I wanted to reach out to my mother and tell her that Jesus doesn't live in the numbers. He lives in our hearts. God used them and their church in magnificent ways and the rewards will not be known in this life.
When I had children of my own, I knew immediately that I wanted them raised in church. I wanted them to be taught and discipled and to know the truths so that when they hit their late teens they would have a good foundation when they set off to find their own way and develop their own beliefs. Did I choose to take them back to that little country church for that? No, I didn't. Those times were gone. My children needed to be taught and trained in a way that prepared them to be salt in our current culture.
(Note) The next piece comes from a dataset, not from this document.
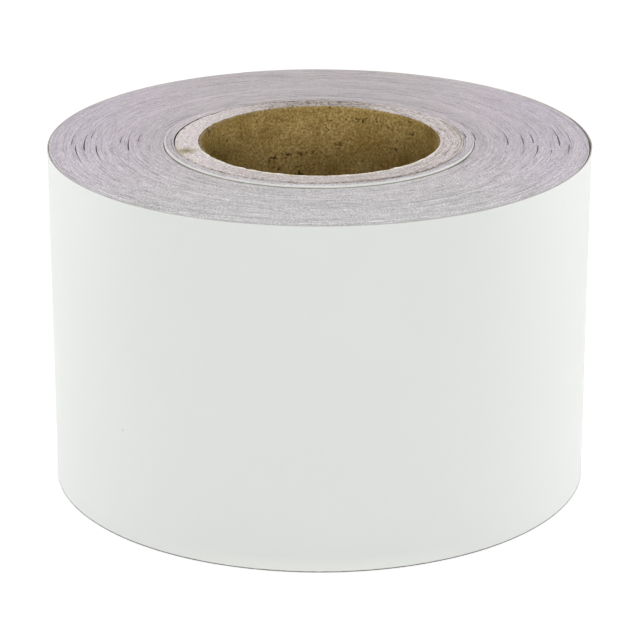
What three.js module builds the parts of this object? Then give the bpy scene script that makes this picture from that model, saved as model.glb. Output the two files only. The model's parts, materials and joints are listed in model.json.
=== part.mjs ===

I didn't want to protect them from everything, I wanted to prepare them to endure everything and so far, I can say that I'm blessed and thankful for the work that God has done in their lives. My children are bold for Christ, much bolder than when I was their age.
I can only pray that my grandchildren will be blessed enough to have parents that will be bold enough to put aside my wishes and dreams and do what's best for their children and their discipleship.
Romans 8:28 tells us that God is working through all things for those who love Him. I wish I could just wrap my arms around all those old men who have already passed away who used to yell at me for stepping on graves in the church cemetery or giving me dirty looks when my car stereo was too loud when pulling up in the church parking lot, and just tell them. Thank you! Your faithfulness to your church made a difference in my life which in turn made a difference in the life of my children.
Success in our spiritual life cannot be summed up in numbers on Sunday. It should be summed up in the disciples that have emerged from that church. The faithful members of that small country church should know that just because the "kids" didn't decide to return to that little country church doesn't mean that the church did anything wrong. Maybe it was that they did everything RIGHT.